Other parties may be willing to evade the blockade

The pain of sanctions may also be lessened by what political scientist Bryan Early calls “sanctions busting,” namely third parties that continue to trade after sanctions are imposed. Sanctions (or blockades) create profitable arbitrage opportunities for countries that can find ways to avoid them, and fill the gap. This is especially the case if the economic coercer is unwilling to jeopardize their relations with the sanctions buster. In this scenario, for instance, would Trump endanger relations with China, Russia, or Turkey if evidence emerged that these countries were helping Iran evade the U.S. blockade?

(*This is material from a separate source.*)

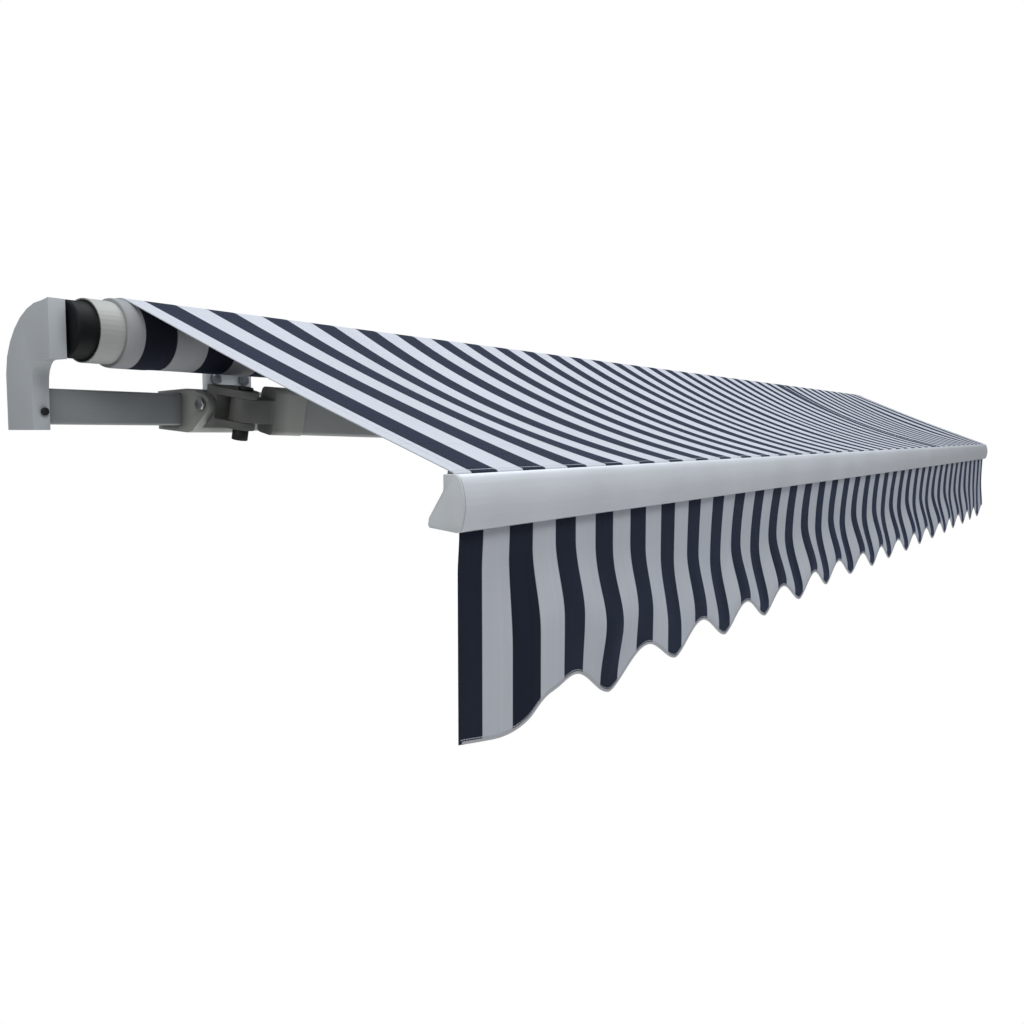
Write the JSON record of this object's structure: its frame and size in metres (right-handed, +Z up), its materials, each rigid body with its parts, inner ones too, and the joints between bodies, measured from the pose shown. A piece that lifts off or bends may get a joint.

There are many potential sanctions busters. Iran is reliant on seaborne trade through the Strait of Hormuz, but has maritime access to Kazakhstan and Russia through the Caspian Sea. Iran also has long land borders with Iraq, Turkey, Afghanistan, Pakistan, Turkmenistan, Azerbaijan, and Armenia. Many of these countries have already enjoyed lucrative sanctions-busting trade with Iran during the last four decades of U.S.-Iranian enmity. Indeed, as historian and political risk analyst Gregory Brew has speculated, the fact that the Islamic Revolutionary Guard Corps (IRGC) controls so many of these long-existing smuggling routes might boost IRGC influence, at least temporarily, if maritime shipments through the Strait of Hormuz ceased. 

Another challenge for sanctions is that they can spur rallies around the flag. While politics are unpredictable, it is at least plausible that Iranian leaders might divert anger away from their own corruption as the causes of Iran’s economic woes and instead blame American-Israeli aggression. John Galtung, in one of the first scholarly treatments of economic sanctions, found exactly this response among white settlers in Rhodesia targeted by international sanctions. They became more politically integrated with the regime rather than opposed to it, Galtung argued.

What are Iran’s options?

Political science scholarship also offers a guide to think through Iran’s next steps in the face of a potentially crippling blockade. One option is to back down and concede to U.S. demands, which is obviously what the Trump administration hopes will occur. If so, one would expect this would unfold quickly. Countries can anticipate future pain and if they think it will be unbearable, they tend to capitulate early – even before the pain begins – rather than endure it unnecessarily. In a classic study, political scientist Dan Drezner found the threat of sanctions was often more effective than their imposition, a finding that Nicholas Miller has reaffirmed in his study of nuclear proliferation-focused sanctions.

Many economic coercion analyses do not include the possibility of military escalation by the targeted government. Yet that is clearly something Iran can and likely will consider. For example, Iran could attempt to strike U.S. naval forces directly and raise costs through damage to U.S. ships and harm to U.S. sailors. Tehran could violate the ceasefire – after all, a blockade is an act of war and arguably inconsistent with the ceasefire’s spirit. A resumption of Iranian strikes on energy infrastructure in the Gulf would be one way to raise the costs of the U.S. blockade. Or Iran could lean on the Houthis in Yemen to threaten the crucial east-west pipeline that has enabled Saudi Arabia to reroute a substantial portion of its total oil exports away from the Strait of Hormuz bottleneck. Press accounts suggest Saudi concerns over this latter scenario have led Riyadh to oppose the U.S. blockade – at least in private. 

This perusal of Iran’s options should make it clear that if Tehran makes concessions, we should expect them soon. But if the coercive campaign drags on, U.S. hawks may underestimate Iran’s staying power. From all indications, Tehran has options, and the capacity to cause renewed global economic dislocation.